Aux termes de l'article 694 du même code, si le propriétaire de deux héritages entre lesquels existe un signe apparent de servitude, dispose de l'un des héritages sans que le contrat contienne aucune convention relative à la servitude, elle continue d'exister activement ou passivement en faveur du fonds aliéné ou sur le fonds aliéné.
Les conditions d'application de l'article 693 implique que la constitution de la servitude par destination du père de famille suppose un aménagement du fait du propriétaire d'origine ainsi que la volonté de créer un véritable service foncier à l'exclusion d'une simple commodité personnelle.
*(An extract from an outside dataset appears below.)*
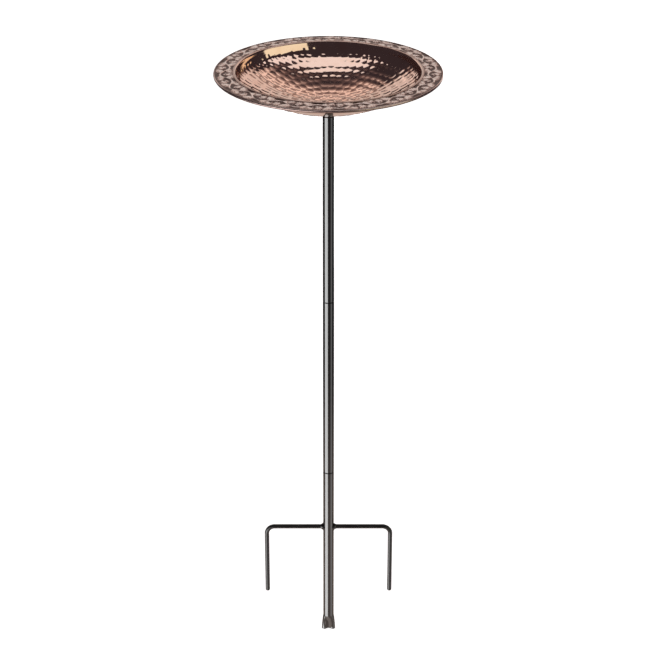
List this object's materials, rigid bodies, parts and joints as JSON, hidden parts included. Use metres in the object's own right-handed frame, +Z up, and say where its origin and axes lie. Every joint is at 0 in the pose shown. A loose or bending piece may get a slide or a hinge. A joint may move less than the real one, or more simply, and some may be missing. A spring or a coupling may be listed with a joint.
{
  "type": "bird bath",
  "caption": "Hammered copper bowl with an embossed rim, screwed onto a black steel garden stake that unscrews into sections and ends in a pinched tip with two ground prongs.",
  "frame": {"origin": "on the stake's axis at ground level, which is the underside of the prongs' crossbar when the foot is pushed fully into the soil", "axes": "+Z up along the stake; +X to the right along the crossbar; -Y towards the viewer"},
  "size_m": [0.3682, 0.3682, 1.0696],
  "materials": {
    "hammered_copper": "polished",
    "copper_mount": "satin",
    "plated_steel": "satin",
    "black_rubber": "matte",
    "black_nylon": "satin",
    "black_coated_tube": "gloss",
    "black_coated_rod": "gloss",
    "black_coated_weld": "gloss"
  },
  "bodies": {
    "lower_section": {"lower_tube": "black_coated_tube", "lower_tube_top_insert": "plated_steel", "prong_left": "black_coated_rod", "prong_right": "black_coated_rod", "prong_weld_left": "black_coated_weld", "prong_weld_right": "black_coated_weld"},
    "lower_washer": {"lower_joint_washer": "black_nylon"},
    "middle_section": {"middle_tube": "black_coated_tube", "middle_tube_top_insert": "plated_steel", "middle_tube_bottom_plug": "plated_steel", "lower_joint_stud": "plated_steel"},
    "upper_washer": {"upper_joint_washer": "black_nylon"},
    "upper_section": {"upper_tube": "black_coated_tube", "upper_tube_top_insert": "plated_steel", "upper_tube_bottom_plug": "plated_steel", "upper_joint_stud": "plated_steel"},
    "bowl_washer": {"top_washer": "black_rubber"},
    "bowl": {"bowl": "hammered_copper", "bowl_mount_flange": "copper_mount", "bowl_stud": "plated_steel"}
  },
  "joints": [
    {"name": "lower_joint_lift", "type": "slide", "parent": "lower_section", "child": "lower_washer", "axis": [0, 0, 1], "range_m": [0, 0.018]},
    {"name": "lower_joint_screw", "type": "hinge", "parent": "lower_washer", "child": "middle_section", "pos_m": [0, 0, 0.11737], "axis": [0, 0, 1], "range_deg": [0, 4320]},
    {"name": "upper_joint_lift", "type": "slide", "parent": "middle_section", "child": "upper_washer", "axis": [0, 0, 1], "range_m": [0, 0.018]},
    {"name": "upper_joint_screw", "type": "hinge", "parent": "upper_washer", "child": "upper_section", "pos_m": [0, 0, 0.44837], "axis": [0, 0, 1], "range_deg": [0, 4320]},
    {"name": "bowl_joint_lift", "type": "slide", "parent": "upper_section", "child": "bowl_washer", "axis": [0, 0, 1], "range_m": [0, 0.018]},
    {"name": "bowl_joint_screw", "type": "hinge", "parent": "bowl_washer", "child": "bowl", "pos_m": [0, 0, 0.77937], "axis": [0, 0, 1], "range_deg": [0, 4320]}
  ],
  "couplings": [
    {"joint": "lower_joint_lift", "follows": "lower_joint_screw", "m_per_rad": 0.00023873},
    {"joint": "upper_joint_lift", "follows": "upper_joint_screw", "m_per_rad": 0.00023873},
    {"joint": "bowl_joint_lift", "follows": "bowl_joint_screw", "m_per_rad": 0.00023873}
  ]
}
Il appartient à celui qui invoque l'existence d'une servitude discontinue constituée par destination du père de famille de produire l'acte par lequel s'est opérée la séparation des deux héritages et d'établir qu'il ne contient aucune disposition contraire à l'existence de cette servitude.
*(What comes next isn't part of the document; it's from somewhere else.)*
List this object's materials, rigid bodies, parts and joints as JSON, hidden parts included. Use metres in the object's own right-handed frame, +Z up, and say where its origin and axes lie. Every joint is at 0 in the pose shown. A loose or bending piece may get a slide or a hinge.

En l'espèce, contrairement à ce qu'ont retenu les premiers juges, et ce que soutiennent les consorts [N], Monsieur [I] [T] n'est pas à l'origine de la construction des maisons ni le propriétaire d'origine. En effet, il résulte de l'extrait du contrat de mariage entre Monsieur [I] [T] et Madame [X] [O] que les époux [T]-[O] ont d'abord occupé les lieux à titre de simples locataires et que le magasin d'épicerie et de mercerie (actuelle maison située au n°6) existait déjà.
Par ailleurs, il y a lieu de relever que l'acte visé par l'article 694 du code civil est celui qui opère la division des fonds et que dès lors ne peuvent être retenues les énonciations de l'acte opérant le transfert du fonds déjà divisé. Or, au cas présent, l'acte de donation-partage dressé le 31 décembre 1983 ne peut être considéré comme l'acte visé par l'article 694 puisqu'il n'est pas l'acte procédant à la première séparation des deux fonds, Monsieur [R] prouvant que les fonds ont été divisés au moins une autre fois lors du décès de Madame [X] [O] survenu le 21 novembre 1928.
Force est donc de constater que les consorts [N] ne peuvent pas démontrer que l'acte par lequel s'est opérée la séparation des deux héritages ne contient aucune disposition contraire à l'existence de la servitude invoquée.
Au surplus, à hauteur de cour, il convient de souligner que Monsieur [R] produit l'avis technique de Monsieur [S] [M], architecte et expert près la cour d'appel de Paris qui clichés et esquisses à l'appui s'agissant de la façade de la maison sise au n°4 écrit':'
«'L'examen de cette baie permet de faire les constats suivants':
(...)L'appui de fenêtre s'interrompt au droit du tableau, alors qu'il devrait déborder et supporter celui-ci.
La comparaison entre les 2 fenêtres est éloquente.
Conclusion': Suite à l'examen des lieux, il semble incontestable qu'il existait une porte en lieu et place de la fenêtre de droite'».
Il en résulte que Monsieur [R] prouve qu'il existait sur la façade de la maison sise au n°4 (appartenant désormais aux consorts [N]) une ouverture indépendante donnant sur la rue.
Dans ces conditions, il convient de débouter les consorts [N] de leur demande tendant à bénéficier d'une servitude par destination du père de famille pour l'usage du sas d'entrée et de l'escalier intérieur pemettant l'accès au jardin depuis l'intérieur de la maison et par conséquent, d'infirmer le jugement déféré de ce chef ainsi que corrélativement au paiement d'une indemnité d'occupation.
*Sur les autres demandes
Conformément à l'article 696 du code de procédure civile, les consorts [N] succombant, ils seront tenus in solidum aux dépens de première instance et d'appel et ne peuvent voir prospérer leur demande en paiement à titre d'indemnité pour frais irrépétibles. Le jugement entrepris sera, par conséquent, infirmé de ces chefs.
Les circonstances de l'espèce commandent de condamner in solidum les consorts [N] à payer à Monsieur [B] [R] la somme de 3.000 euros à titre d'indemnité pour frais irrépétibles.
PAR CES MOTIFS
La cour statuant publiquement et contradictoirement,
Infirme le jugement rendu par le tribunal judiciaire de Charleville-Mézières le 9 juillet 2021, sauf en ce qu'il a débouté Monsieur [L] [N] ainsi que ses filles, Mesdames [Z], [H] et [D] [N] de leurs demandes en prescription acquisitive et en paiement de dommages et intérêts,
Et statuant à nouveau,
Déboute Monsieur [L] [N] ainsi que ses filles, Mesdames [Z], [H] et [D] [N] de leurs demandes aux fins de reconnaissance d'une servitude de passage par destination du père de famille, en paiement d'indemnité d'occupation ainsi que d'indemnité pour frais irrépétibles,
Condamne in solidum Monsieur [L] [N] ainsi que ses filles, Mesdames [Z], [H] et [D] [N] à payer à Monsieur [B] [R] la somme de 3.000 euros à titre d'indemnité pour frais irrépétibles,
Condamne in solidum Monsieur [L] [N] ainsi que ses filles, Mesdames [Z], [H] et [D] [N] aux dépens de première instance et d'appel.